Alanis Morissette’s Biggest Hits In Australia

Alanis Morissette’s Biggest Hits In Australia

alanis jagged little pill 25
(Photo by Hlzer/ullstein bild via Getty Images)

Alanis Morissette’s impact on the music scene in the mid-’90s was undeniable. Her brand of raw, honest rock was a blast of fresh air after a decade dominated by successful female artists who mostly fell into two camps: balladeers and pop stars. Alanis herself had released two albums of pure pop in the early ’90s – isn’t that ironic? (No.) 

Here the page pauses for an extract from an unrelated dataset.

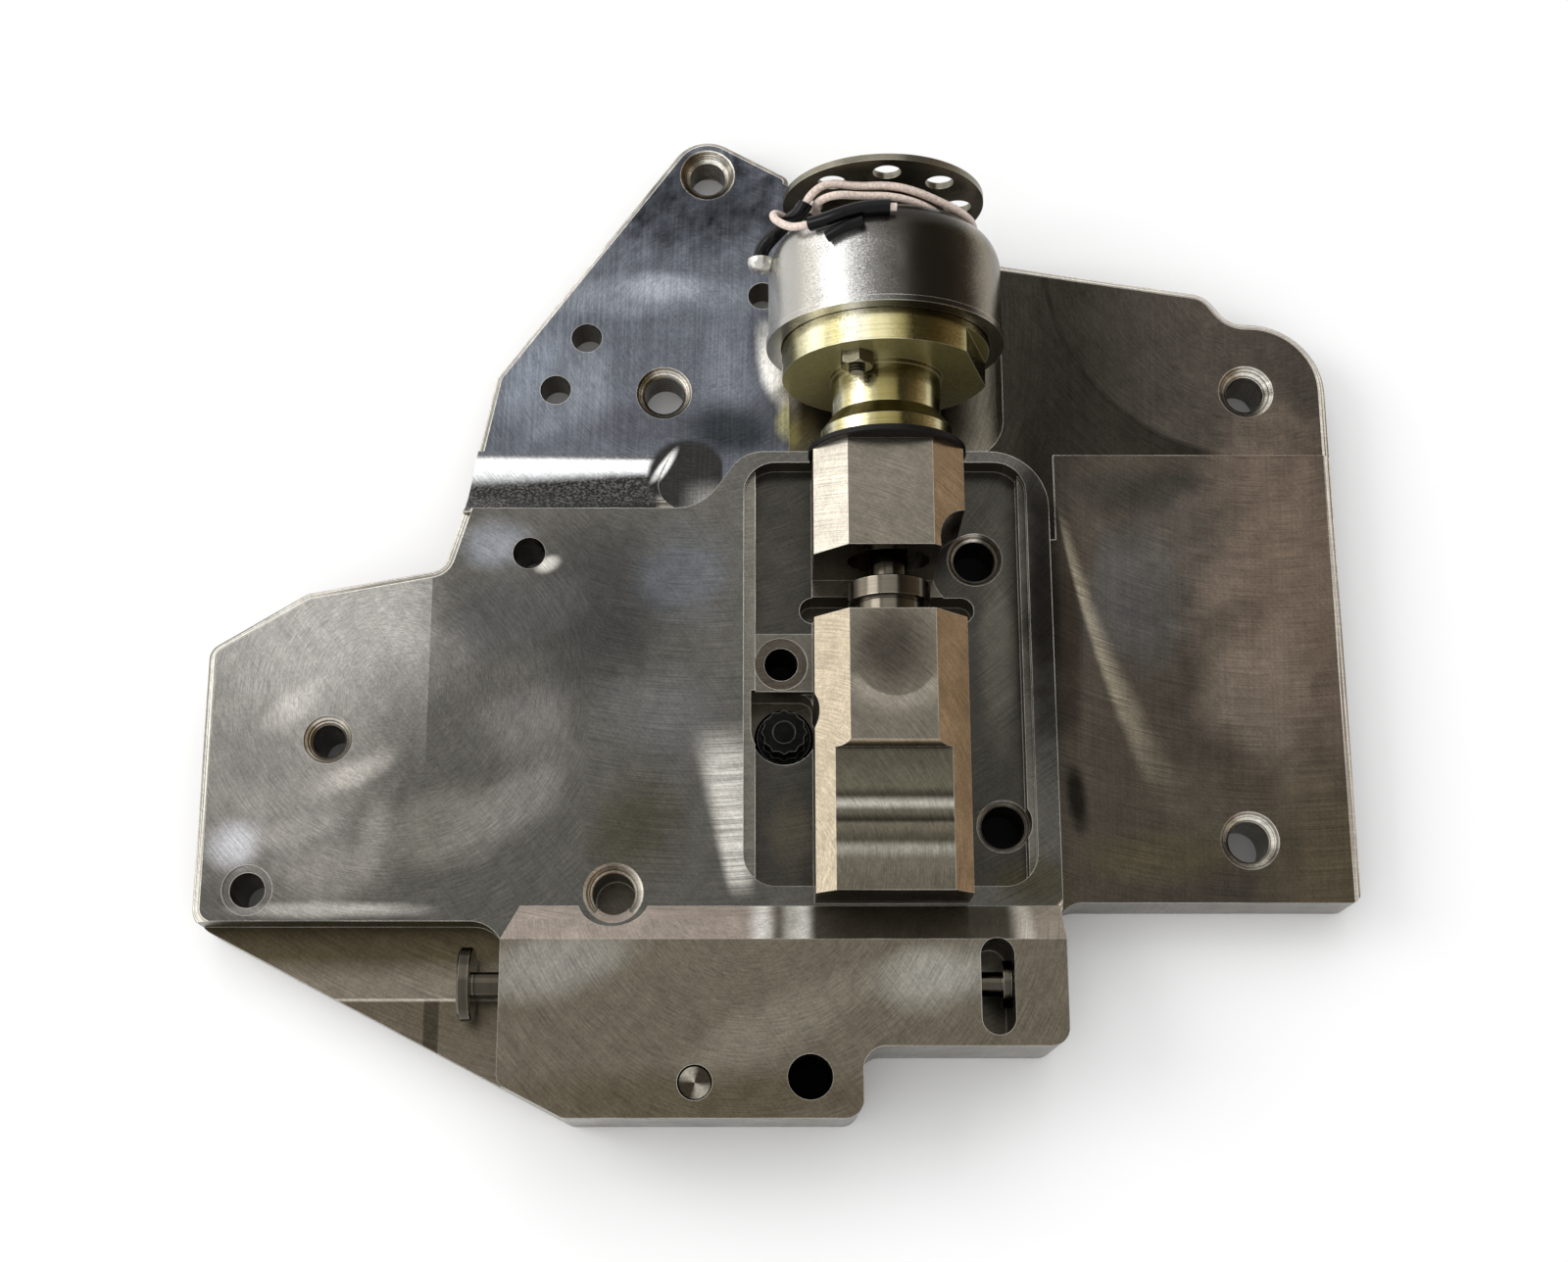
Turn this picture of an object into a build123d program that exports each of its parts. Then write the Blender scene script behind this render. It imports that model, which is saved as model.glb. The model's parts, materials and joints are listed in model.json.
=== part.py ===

Even former rockers like Pat Benatar and Linda Ronstadt had softened their sound in the 10 years prior to the release of 1995’s Jagged Little Pill, but following that landmark album, females that rocked were back with a vengeance. To mark the 25th anniversary of Alanis’ multi-platinum third album, here is a look at her biggest hits on the ARIA singles chart.


8. "You Learn”

Released: 1996

Peak: number 20

Released in Australia in mid-1996 when Alanis had already enjoyed three top 20 hits and a number 1 album, the fourth single from Jagged Little Pill did well to also reach the top 20 – testament to her runaway success at the time. Lyrically, “You Learn” is about the lessons you take away from your mistakes, and is the song that gives the album its title due to the line “swallow it down (what a jagged little pill)”.


7. "Everything”

Released: 2004

Peak: number 15

The lead single from Alanis’s sixth album, So-Called Chaos, “Everything” had a brief tenure on the top 50 – it only lasted five weeks, rapidly falling from its peak position. The album was seen as her most commercial release since Jagged Little Pill, but after three consecutive top 2 albums, So-Called Chaos  also peaked at number 15 and spent just five weeks in the top 50.


6. "Thank U”

Released: 1998

Peak: number 15

Her first hit following the Jagged Little Pill era – soundtrack song “Uninvited” wasn’t released as a single in Australia – “Thank U” was the first track lifted from Alanis’ highly anticipated fourth album, Supposed Former Infatuation Junkie. Written during the 18-month hiatus she took between albums, “Thank U” was inspired by the feelings she felt during a holiday in India, while its drum sample and electronic elements, as well as its more gentle feel, marked a shift in direction.


5. "Hand In My Pocket”

Released: 1995

Peak: number 13

The follow-up to “You Oughta Know”, “Hand In My Pocket” was written by Alanis and her Jagged Little Pill collaborator, Glen Ballard, in 15 minutes, sparked by the notion that humans can be doing several things at any one time. Like its predecessor, the song was not released as a commercial single in the US, forcing fans to buy the album instead. In Australia, “Hand In My Pocket” was made available and became Alanis’s second straight top 15 hit.


4. "Head Over Feet”

Released: 1996

Peak: number 12

Reaching its peak position around the time of Alanis’s first Australian tour in late 1996, this fifth hit from Jagged Little Pill differed from other songs on the album by taking its inspiration from a healthy relationship. The track also features a harmonica solo by the singer, who played the instrument on “Hand In My Pocket” and “All I Really Want” as well.


3. "Hands Clean”

Released: 2002

Peak: number 9

Her most successful non-Jagged Little Pill single, “Hands Clean” was the lead single from fifth album Under Rug Swept, which Alanis produced herself. The song was her way of dealing with a relationship she had with a much older man when she was a teenager and putting her feelings of guilt about the situation she had been in to rest.


2. "You Oughta Know”

Released: 1995

Peak: number 4

The song that made the world sit up and take notice, “You Oughta Know” was the lead single from Jagged Little Pill and quickly gained attention for its vitriol-packed lyrics. Alanis has never confirmed which former relationship inspired the sentiments expressed in the song, instead using it for her own personal catharsis – a process that involved recording it in one impassioned take. Dave Navarro and Flea played guitar and bass respectively on the track.


1. "Ironic”

Released: 1996

Peak: number 3

Although the accuracy of its description of situations as ironic has long been debated, there is no question that this third single from Jagged Little Pill is Alanis’s highest-charting song in Australia. Like the rest of the tracks on the album, “Ironic” was written following a conversation between Alanis and co-writer/producer Glen Ballard, and they have both since said they weren’t caught up on whether the lyrics were technically ironic – although they admit to finding the discussion around the song quite amusing (as they laugh all the way to the bank).